ウルフ、パリ切符もぎ取った!「柔道をもっと知って」東京五輪後メディア露出激増の代償払うも蘇った

2024年02月06日 04:35

柔道

ウルフ、パリ切符もぎ取った!「柔道をもっと知って」東京五輪後メディア露出激増の代償払うも蘇った
柔道GSパリ大会優勝したウルフ・アーロン(AP) Photo By AP
 男子100キロ級で21年東京五輪金メダルのウルフ・アロン(27=パーク24)が1回戦から6試合を勝ち抜いて優勝。今夏のパリ五輪代表を争う新井道大(19=東海大)が3回戦敗退で明確な優劣がついたため、今月中旬にも開かれる臨時の強化委員会で2大会連続の代表に選出されることが確実となった。五輪以来2年半ぶりの国際大会制覇で復活を印象づけ、100キロ級初の五輪連覇に挑む。
 普段は陽気で人を笑わせることが得意な男が、感極まって両手を突き上げた。2大会連続の五輪へ首の皮一枚つながった状態で臨んだパリでの大一番。見事な復活優勝で、半年後に開かれる祭典の切符をほぼ手中にしたウルフは「ここまでの道のりが凄く長かった。安心した気持ち」と言葉に実感を込めた。

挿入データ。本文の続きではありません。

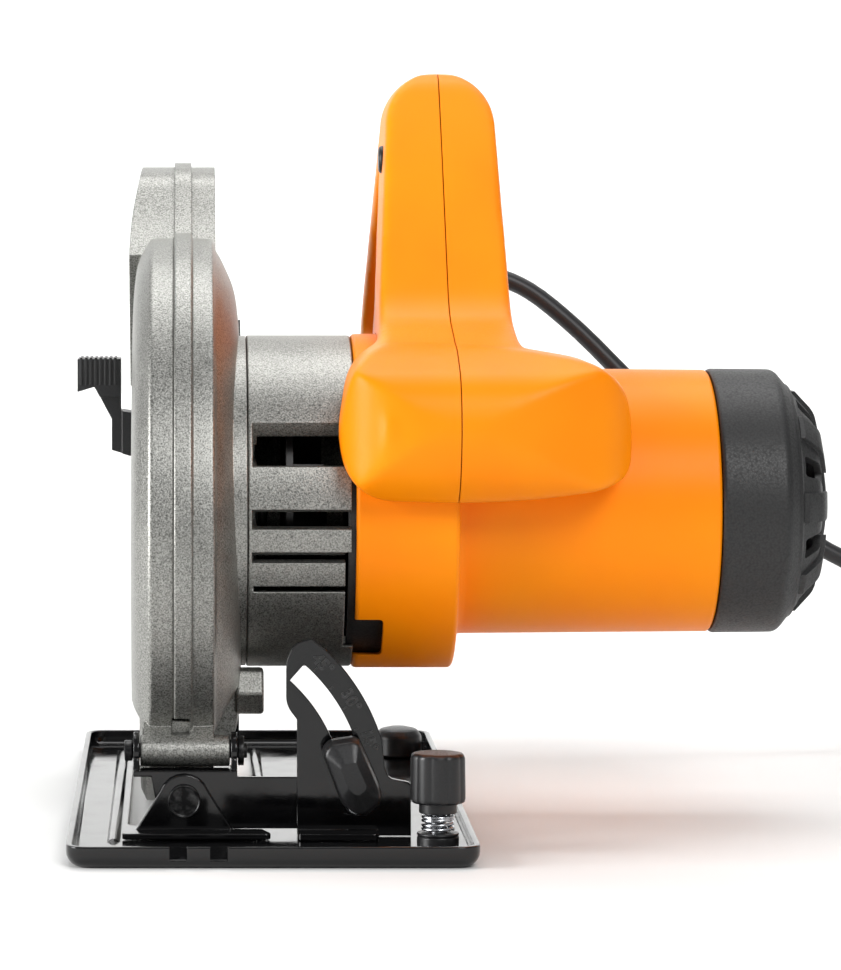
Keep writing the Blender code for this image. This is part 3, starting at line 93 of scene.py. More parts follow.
# The paper lies flat, turns up in a quarter circle of 1.1 m and hangs: (y, z) along it, carried straight across.
bend = np.linspace(0, np.pi / 2, 24)
paper_y = np.concatenate([[-5.0], 1.4 + 1.1 * np.sin(bend), [2.5]])
paper_z = np.concatenate([[0.0], 1.1 - 1.1 * np.cos(bend), [4.5]])
sheet_points = np.stack(np.broadcast_arrays(np.array([[-6.0], [6.0]]), paper_y, paper_z), axis=-1).reshape(-1, 3)
row = np.arange(len(paper_y) - 1)
sweep_mesh = bpy.data.meshes.new("studio_floor")
sweep_mesh.from_pydata(sheet_points.tolist(), [], np.stack([row, row + len(paper_y), row + len(paper_y) + 1, row + 1], 1).tolist())
sweep_mesh.shade_smooth()
studio_floor = bpy.data.objects.new("studio_floor", sweep_mesh)
bpy.context.scene.collection.objects.link(studio_floor)
paper = bpy.data.materials.new("white_seamless_paper")
paper.use_nodes = True
paper.node_tree.nodes["Principled BSDF"].inputs["Base Color"].default_value = linear("E9E9E8")
paper.node_tree.nodes["Principled BSDF"].inputs["Roughness"].default_value = 0.85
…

 日本勢が9個の金メダルを獲得した東京五輪後。世はまだコロナ下で、メディア出演のオファーを他の選手が断る中、ウルフだけは全て受け止めた。テレビで見ない日はなく、専属マネジャーの手帳は2、3カ月先まで予定でいっぱい。全ては「僕をきっかけに柔道をもっと知ってもらいたい」の一心だったが、代償は大きかった。

 一時は130キロを超えた体重を落とすのは至難の業で、復帰予定はケガとコロナ感染で2度流れた。最大の武器だったスタミナも失われ、復帰後も国際大会で早期敗退を繰り返した。昨年12月のGS東京大会では敗者復活戦で敗れ7位。パリ五輪代表争いで徳俵に足がかかった状態だったが、今大会に向けては体重を抑えたままで年末年始を過ごし、技の切れも取り戻した。準決勝、決勝は得意の内股がさえた。「しっかりとした準備をすると、結果が出ると改めて感じた」と語った。

 大会前、代表争い決着の条件にメダル獲得を示していた男子日本代表の鈴木桂治監督も、「優勝は代表選考において非常に大きい。強化委員会に諮る流れになっていくのかなと思う」と明言。男女全14階級で唯一決まっていなかった代表に、“蘇(よみが)える金狼”を送り出す。

 ◇ウルフ・アロン 1996年(平8)2月25日生まれ、東京都出身の27歳。6歳で柔道を始め、千葉・東海大浦安高―東海大。17年に初出場だった世界選手権を制覇、19年には体重無差別で争う全日本選手権優勝。21年東京五輪も制し、日本男子史上8人目の3冠を達成。昨年4月からパーク24に所属。左組みで得意技は大内刈り、内股。父が米国出身、母が日本人。趣味は魚をさばくこと。1メートル81。